"Can't Buy Me Love"
Anyone remember the song "Can't But Me Love" from The Beatles? I do, but apparently jewelry companies don't. With the over commercialization of Christmas and the mindsets of people trying to out do the next guy or their efforts from the previous year, most of us tend to fall for the trap and get caught up in the spirit…of spending. One of the biggest ploys that pisses me off to no end though, has to be the jewelry stores. A couple times a year they put on big campaigns for your business. Valentines Day and Christmas. All their advertisements would lead you to believe that as a man you must buy your woman/significant other jewelry for them to love you. For you to make their holiday, you must present them with a 30 diamond encrusted bracelet. Maybe a pair of earrings that cost as much as a mid-sized car. Of all the ads that are floating around out there, there is one that is a million times worse than all the rest…combined. It’s the one for Kay Jewelers.

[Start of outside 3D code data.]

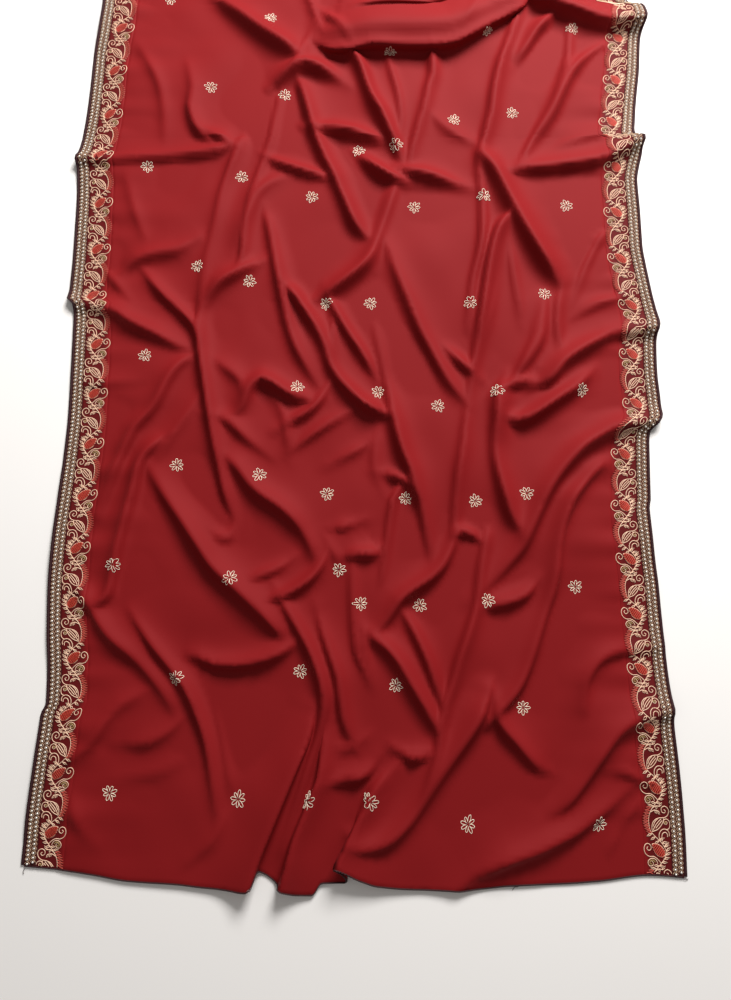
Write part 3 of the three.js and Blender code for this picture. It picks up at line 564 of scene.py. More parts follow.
class Strip:
    """A strip of the laid cloth between two lines, which carries stitches on its top face."""

    def __init__(self, start, end, columns, rows, wall):
        self.start, self.end = start, end
        self.columns, self.rows, self.wall = columns, rows, wall
        share = np.tile(np.linspace(0, 1, columns + 1), len(rows))
        self.y = np.repeat(rows, columns + 1)
        self.x = start(self.y) + (end(self.y) - start(self.y)) * share
        places = to_part(cloth_points(self.x, self.y))
        self.grid = places.reshape(len(rows), columns + 1, 3)

    def share(self, x, y):
        """How far across the strip a place lies, from 0 to 1."""
        return (x - self.start(y)) / (self.end(y) - self.start(y))

    def places(self, share, y, above):
        """Points over the top face, at shares across and stations up, in metres."""
        row = np.interp(y, self.rows, np.arange(len(self.rows)))
        i = np.clip(row.astype(int), 0, len(self.rows) - 2)
        column = np.clip(share, 0, 1) * self.columns
        j = np.clip(column.astype(int), 0, self.columns - 1)
        up, over = (row - i)[:, None], (column - j)[:, None]
        a, b = self.grid[i, j], self.grid[i, j + 1]
        c, d = self.grid[i + 1, j], self.grid[i + 1, j + 1]
        low, high = a + (b - a) * over, c + (d - c) * over
        across = (b - a) * (1 - up) + (d - c) * up
        facing = np.cross(across, high - low)
        facing /= np.linalg.norm(facing, axis=1)[:, None]
        return low + (high - low) * up + facing * (self.wall + above) * MM


def laid_strip(name, strip, material, node, stitched=None):
    """A thin shell over the strip, with a UV map in metres of cloth."""
    bm = bmesh.new()
    last_row = len(strip.rows) - 1
    bmesh.ops.create_grid(bm, x_segments=strip.columns, y_segments=last_row, size=0.5)
    bm.verts.ensure_lookup_table()
    flat = np.array([v.co[:2] for v in bm.verts]) + 0.5
    j = np.rint(flat[:, 0] * strip.columns).astype(int)
    i = np.rint(flat[:, 1] * last_row).astype(int)
    for vert, place in zip(bm.verts, strip.grid[i, j]):
        vert.co = place
    at = i * (strip.columns + 1) + j
    uv = bm.loops.layers.uv.new("cloth")
    for face in bm.faces:
        for loop in face.loops:
            k = at[loop.vert.index]
            loop[uv].uv = (strip.x[k] * MM, strip.y[k] * MM)
    mesh = bpy.data.meshes.new(name)
    bm.to_mesh(mesh)
    bm.free()
    if stitched:
        # The "stitched" attribute darkens the vine's ground: partly a dark fill, partly painted
        # shade between the threads
        depth = mesh.attributes.new("stitched", "FLOAT", "POINT")
        depth.data.foreach_set("value", stitched(strip.x[at], strip.y[at]))
    piece = add_piece(name, mesh, material, node)
    shell = piece.modifiers.new("wall", "SOLIDIFY")
    shell.thickness = strip.wall * MM
    shell.offset = 1.0
    halves = piece.modifiers.new("short_diagonals", "TRIANGULATE")
    halves.quad_method = "SHORTEST_DIAGONAL"
    piece.modifiers.new("even_faces", "WEIGHTED_NORMAL")
    return piece


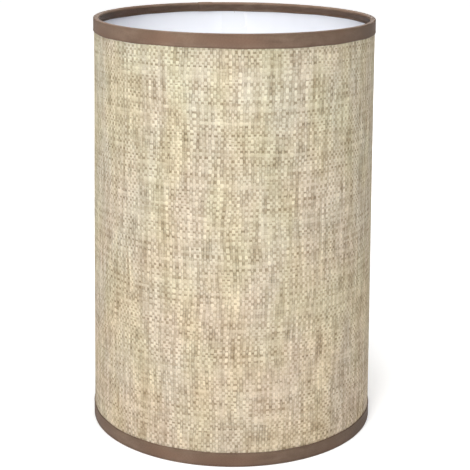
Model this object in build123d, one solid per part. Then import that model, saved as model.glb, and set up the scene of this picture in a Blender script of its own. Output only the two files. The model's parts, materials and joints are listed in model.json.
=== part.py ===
from build123d import *
from math import acos, atan2, cos, degrees, hypot, radians, sin
import os

# A hardback drum lamp shade. A woven cover is laminated onto a stiff white liner, each rim is
# stiffened by a wire ring bound in folded tape, and three wire arms carry a recessed fitter.
# Millimetres. The origin is the centre of the bottom rim, +Z points up out of the open top,
# and the seam of the cover is at the back, on the +Y side.

# The shade as a whole, over its trim
shade_radius = 100.0
shade_height = 300.0

# The wall, from the outside in, with a thin line of glue between one layer and the next
tape_thickness = 0.5
fabric_thickness = 0.45
liner_thickness = 0.4
glue_line = 0.05

# The tape folded over each rim: how far its two edges come from the rim
top_trim_outside = 9.5
bottom_trim_outside = 10.5
trim_inside = 7.0
trim_fold_corner = 0.4
trim_leaves_wire = 5.0

# The joints of the cover and of the liner, both at the back
seam_angle = 90.0
cover_lap_width = 12.0
seam_tape_width = 20.0
seam_tape_thickness = 0.1
seam_tape_end_gap = 8.0

# The wires
rim_wire_radius = 1.0
arm_wire_radius = 1.25
arm_angles = (90.0, 210.0, 330.0)
arm_weld_depth = 0.3
arm_end_gap = 0.35
arm_knee_radius = 88.0
arm_shoulder_radius = 38.0
arm_bend = 10.0
arm_head_drop = 2.3
arm_slit_clearance = 0.1

# The fitter: a pressed ring for a 42 mm lampholder, and the loose reducer that lies in it
holder_top = 25.0
holder_hole_radius = 21.0
holder_radius = 27.5
holder_sheet = 1.2
holder_lip = 4.0
reducer_bore_radius = 14.5
reducer_flange_radius = 24.5
reducer_flange_thickness = 1.6
reducer_boss_depth = 3.0
reducer_side_clearance = 0.3
reducer_rounding = 0.5

# Worked out from the sizes above
fabric_outer = shade_radius - tape_thickness - glue_line
fabric_inner = fabric_outer - fabric_thickness
liner_outer = fabric_inner - glue_line
liner_inner = liner_outer - liner_thickness
edge_inset = tape_thickness + glue_line
rim_wire_ring_radius = liner_inner - glue_line - rim_wire_radius
rim_wire_height = edge_inset + rim_wire_radius
arm_foot_height = rim_wire_height + rim_wire_radius + arm_wire_radius - arm_weld_depth
arm_head_height = holder_top - arm_head_drop


def tube(inner, outer, low, high):
    """A plain round wall between two radii and two heights."""
    ring = Circle(outer) - Circle(inner)
    return Pos(0, 0, low) * extrude(ring, amount=high - low)


def tube_strip(inner, outer, low, high, width):
    """A strip of round wall, as wide as width along the arc, centred on the seam."""
    spread = degrees(width / outer)
    middle = (inner + outer) / 2
    section = Plane.XZ * Pos(middle, (low + high) / 2) * Rectangle(outer - inner, high - low)
    strip = revolve(section, Axis.Z, revolution_arc=spread)
    return Rot(0, 0, seam_angle - spread / 2) * strip


def fabric_cover():
    """The woven cover: a full wrap, with its folded end lapped over its start between the trims."""
    wrap = tube(fabric_inner, fabric_outer, edge_inset, shade_height - edge_inset)
    low = bottom_trim_outside + glue_line
    high = shade_height - top_trim_outside - glue_line
    lap = tube_strip(fabric_inner, fabric_outer + fabric_thickness, low, high, cover_lap_width)
    return wrap + lap


def liner():
    """The stiff white sheet behind the cover, butted at the back."""
    return tube(liner_inner, liner_outer, edge_inset, shade_height - edge_inset)


def seam_tape():
    """The clear tape that joins the liner's two edges on the inside."""
    outer = liner_inner - glue_line
    low = seam_tape_end_gap
    return tube_strip(outer - seam_tape_thickness, outer, low, shade_height - low, seam_tape_width)


def rim_ring(height):
    """A wire ring that lies inside the liner along one rim."""
    return Pos(0, 0, height) * Torus(rim_wire_ring_radius, rim_wire_radius)


def trim_section(outside):
    """The folded tape cut across at the bottom rim, as a face in the XZ plane."""
    half = tape_thickness / 2
    outer_leg = shade_radius - half
    inner_leg = liner_inner - glue_line - half
    wrap_radius = rim_wire_radius + glue_line + half
    wire = Vector(rim_wire_ring_radius, rim_wire_height)
    corner = Vector(outer_leg - trim_fold_corner, half + trim_fold_corner)
    # The tape leaves the wire where a straight run to the liner just touches its wrap
    reach = hypot(inner_leg - wire.X, trim_leaves_wire - wire.Y)
    lean = degrees(atan2(trim_leaves_wire - wire.Y, inner_leg - wire.X))
    leaving = lean + degrees(acos(wrap_radius / reach))
    last = (wire.X + wrap_radius * cos(radians(leaving)), wire.Y + wrap_radius * sin(radians(leaving)))
    middle_line = Wire([
        Line((outer_leg, outside - half), (outer_leg, corner.Y)),
        CenterArc(corner, trim_fold_corner, 0, -90),
        Line((corner.X, half), (wire.X, half)),
        CenterArc(wire, wrap_radius, 270, leaving - 270),
        Line(last, (inner_leg, trim_leaves_wire)),
        Line((inner_leg, trim_leaves_wire), (inner_leg, trim_inside - half)),
    ])
    outline = offset(middle_line, amount=half)
    return Plane.XZ * make_face(outline)


def folded_trim(outside):
    """The tape bound round the bottom rim, before the arms are let through it."""
    return revolve(trim_section(outside), Axis.Z)


def arm_route():
    """The middle line of an arm in the XZ plane, from its foot on the rim ring to its head."""
    foot = liner_inner - arm_end_gap
    head = holder_radius - holder_sheet / 2
    points = [
        (foot, 0, arm_foot_height),
        (arm_knee_radius, 0, arm_foot_height),
        (arm_shoulder_radius, 0, arm_head_height),
        (head, 0, arm_head_height),
    ]
    return FilletPolyline(*points, radius=arm_bend)


def arm_wire():
    """A round wire along the arm's route, lying along +X."""
    route = arm_route()
    section = Plane(route @ 0, z_dir=route % 0) * Circle(arm_wire_radius)
    return sweep(section, path=route)


def fitter_arm(angle):
    """A wire arm, saddled onto the bottom ring at its foot and onto the holder at its head."""
    return Rot(0, 0, angle) * arm_wire() - rim_ring(rim_wire_height) - holder_ring()


def arm_slit(angle):
    """The hole in the bottom trim where an arm comes through."""
    foot = liner_inner - glue_line
    slit = Cylinder(arm_wire_radius + arm_slit_clearance, foot - arm_knee_radius)
    middle = (foot + arm_knee_radius) / 2
    return Rot(0, 0, angle) * Pos(middle, 0, arm_foot_height) * Rot(0, 90, 0) * slit


def bottom_trim():
    """The bottom rim's tape, with a hole for each arm."""
    trim = folded_trim(bottom_trim_outside)
    for angle in arm_angles:
        trim -= arm_slit(angle)
    return trim


def top_trim():
    """The top rim's tape, the bottom one turned over."""
    return Pos(0, 0, shade_height) * mirror(folded_trim(top_trim_outside), about=Plane.XY)


def outer_top_corner(section):
    """The corner of a flat section that is furthest out, and the upper one of the two there."""
    return section.vertices().sort_by(Axis.X)[-2:].sort_by(Axis.Y)[-1]


def holder_ring():
    """The pressed steel ring that stands on a lampholder's shoulder: a flat washer with a turned lip."""
    outline = Polyline(
        (holder_hole_radius, holder_top - holder_sheet),
        (holder_hole_radius, holder_top),
        (holder_radius, holder_top),
        (holder_radius, holder_top - holder_lip),
        (holder_radius - holder_sheet, holder_top - holder_lip),
        (holder_radius - holder_sheet, holder_top - holder_sheet),
        close=True,
    )
    section = make_face(outline)
    section = fillet(outer_top_corner(section), holder_sheet)
    return revolve(Plane.XZ * section, Axis.Z)


def reducer_ring():
    """The loose plastic ring that narrows the holder's hole for a small lampholder."""
    boss_radius = holder_hole_radius - reducer_side_clearance
    flange_top = holder_top + reducer_flange_thickness
    outline = Polyline(
        (reducer_bore_radius, holder_top - reducer_boss_depth),
        (reducer_bore_radius, flange_top),
        (reducer_flange_radius, flange_top),
        (reducer_flange_radius, holder_top),
        (boss_radius, holder_top),
        (boss_radius, holder_top - reducer_boss_depth),
        close=True,
    )
    section = make_face(outline)
    section = fillet(outer_top_corner(section), reducer_rounding)
    return revolve(Plane.XZ * section, Axis.Z)


pieces = {
    "fabric_cover": fabric_cover(),
    "liner": liner(),
    "seam_tape": seam_tape(),
    "top_ring": rim_ring(shade_height - rim_wire_height),
    "bottom_ring": rim_ring(rim_wire_height),
    "holder_ring": holder_ring(),
    "reducer_ring": reducer_ring(),
    "top_trim": top_trim(),
    "bottom_trim": bottom_trim(),
}
for number, angle in enumerate(arm_angles, start=1):
    pieces[f"fitter_arm_{number}"] = fitter_arm(angle)

os.makedirs("parts", exist_ok=True)
for name, piece in pieces.items():
    export_step(piece, f"parts/{name}.step")
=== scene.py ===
import json
import math

import bpy
import numpy as np
from mathutils import Matrix, Vector


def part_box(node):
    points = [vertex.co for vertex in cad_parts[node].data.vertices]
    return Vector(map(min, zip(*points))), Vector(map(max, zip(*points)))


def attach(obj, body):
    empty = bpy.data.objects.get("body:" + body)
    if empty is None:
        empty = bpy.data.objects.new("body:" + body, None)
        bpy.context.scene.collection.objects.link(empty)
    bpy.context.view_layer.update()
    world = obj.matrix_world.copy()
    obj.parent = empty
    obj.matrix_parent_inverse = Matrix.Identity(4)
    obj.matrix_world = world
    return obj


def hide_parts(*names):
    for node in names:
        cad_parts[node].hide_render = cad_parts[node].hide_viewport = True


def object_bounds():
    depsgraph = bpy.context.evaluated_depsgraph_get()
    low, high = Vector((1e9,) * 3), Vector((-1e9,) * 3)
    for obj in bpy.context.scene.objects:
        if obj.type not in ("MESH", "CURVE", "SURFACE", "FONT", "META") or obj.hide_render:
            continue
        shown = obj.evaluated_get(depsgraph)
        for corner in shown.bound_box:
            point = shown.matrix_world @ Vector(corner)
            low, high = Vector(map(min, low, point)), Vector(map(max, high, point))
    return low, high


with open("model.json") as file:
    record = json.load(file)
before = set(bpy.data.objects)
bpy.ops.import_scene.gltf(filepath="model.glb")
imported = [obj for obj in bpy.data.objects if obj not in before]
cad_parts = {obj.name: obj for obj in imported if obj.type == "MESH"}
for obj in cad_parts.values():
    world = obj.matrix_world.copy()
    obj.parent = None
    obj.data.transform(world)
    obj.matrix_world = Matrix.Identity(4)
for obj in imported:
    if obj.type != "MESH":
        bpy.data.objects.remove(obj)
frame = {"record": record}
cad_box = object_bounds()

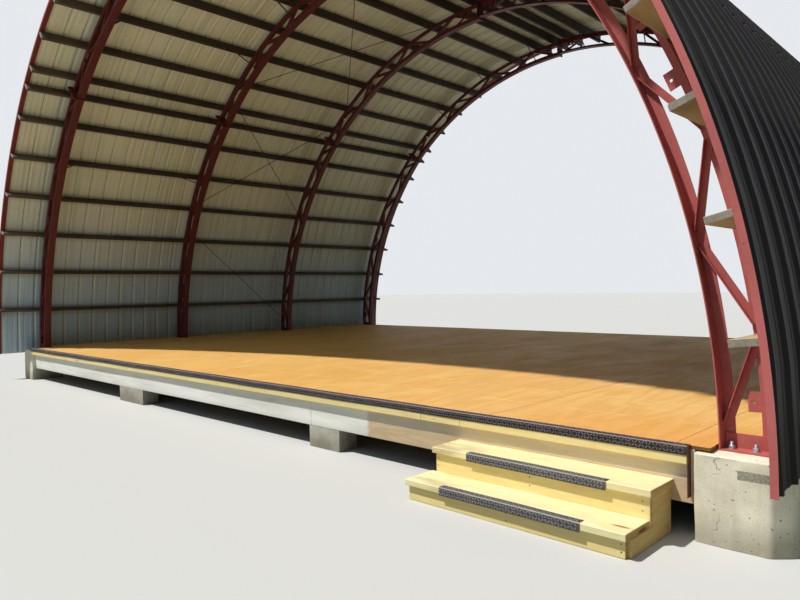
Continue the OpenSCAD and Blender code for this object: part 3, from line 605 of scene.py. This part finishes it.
def lozenges(x0, x1, y, z, pitch=0.0190):
    """Raised lozenges in two rows on the top and two on the front, each a pointed oval drawn in to a flat
    top."""
    a = 2 * math.pi * np.arange(8) / 8
    oval = xyz(0.0130 * np.cos(a), 0.0042 * np.sin(a), 0)
    base, top = oval, oval * [0.8, 0.55, 0] + [0, 0, 0.0018]
    shape = carried(np.stack([base, top]))
    xs = np.arange(x0 + pitch / 2, x1 - 0.010, pitch)
    n = np.arange(len(xs))
    shapes = []
    for k, off in enumerate((0.015, 0.036)):
        lean = np.where((n + k) % 2 == 0, 0.8, -0.8)
        c, s = np.cos(lean), np.sin(lean)
        shapes.append(repeated(shape, xyz(xs, y + off, z), (0, 0, 1), xyz(c, s, 0)))
        shapes.append(repeated(shape, xyz(xs, y, z - off), (0, -1, 0), xyz(c, 0, s)))
    return shapes


def plate_finish(name, base, worn_colour, worn_and_lit_fold, folds, roughness):
    """Painted or mill plate: dark in the hollows, with a dusty film and rust specks. Along each fold it is
    worn bright and carries a painted highlight. folds gives the (y, z) of each fold's outer corner."""
    f = Finish(name, roughness, metallic=0.1, specular=0.2)
    rub = f.noise(f.stretch(6, 40, 40), 1, 5, 0.65)
    overlay = f.noise(f.place, 14, 5, 0.6)
    specks = f.noise(f.place, 240, 2)
    colour = f.tint(base, rub, 0.45, 0.7, 0.7, worn_colour)
    colour = f.tint(colour, overlay, 0.5, 0.75, 0.4, (0.50, 0.45, 0.38))
    colour = f.tint(colour, specks, 0.68, 0.75, 0.5, (0.36, 0.22, 0.14))
    for corner_y, corner_z in folds:
        reach = f.sum("ADD", f.sum("ABSOLUTE", f.sum("SUBTRACT", f.axis("Y"), corner_y)),
                      f.sum("ABSOLUTE", f.sum("SUBTRACT", f.axis("Z"), corner_z)))
        # Wear and a painted highlight: a bright band along each fold.
        colour = f.mix(f.step(reach, 0.004, 0.008, 0.75, 0.0), colour, worn_and_lit_fold)
    return f.close(colour, f.step(rub, 0.3, 0.7, roughness + 0.1, roughness - 0.08), specks, 0.0003)


nosing_low, nosing_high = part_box("stage_nosing")
tread_low, tread_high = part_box("step_treads")
plate_t, nosing_leg, tread_going, step_drop = 0.004, 0.050, 0.240, 0.160
upper_front, upper_z, lower_z = tread_low.y + tread_going, tread_high.z, tread_high.z - step_drop
# The fold colours below stand for wear and a painted highlight together.
folds, worn_and_lit_fold_colour = [(nosing_low.y, nosing_high.z)], (0.70, 0.61, 0.63)
dark_plate = plate_finish("dark_checkered_plate", (0.17, 0.155, 0.165), (0.25, 0.23, 0.24), worn_and_lit_fold_colour, folds,
                          0.55)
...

According to them, "Every kiss begins with Kay". Well no shit. Every time I hear that slogan it makes me want to go on a goddamn killing spree. I mean for me to get a kiss out of my woman, I gotta start dropping C-Notes at Kay Jewelers? What if I'm looking for a little something extra in my "stocking" Kay? Do I need to take a 3rd and 4th job so I can buy something there that’s going to get the job done? And don't get me wrong, I have no problem buying jewelry for the woman I love, but if I have to buy jewelry to make her smile, make her love me, make her want to give me a kiss or more, to make her Christmas/Birthday/Valentines Day then I'm showing that woman the front door. Every time I see a slogan like "Every kiss begins with Kay", I make sure I will never EVER patronize that establishment. Every kiss begins with the thought of whatever gift is given.
3 Comments:
At 3:35 PM, Mark said…
To quote the Family Guy: "Diamonds: She'll pretty much have to."
At 6:10 AM, 'Don' Cialini said…
Maybe I need to rethink this then.
At 9:23 PM, Unknown said…
I must say, I was expecting something mushy due to the recent engagement, but this was a pleasant surprise, my boy. Nicely done.
Now get out there and start slappin' down mad coin on some bling, kid. (By that I mean a four-finger ring that says "Jerome." For yourself.)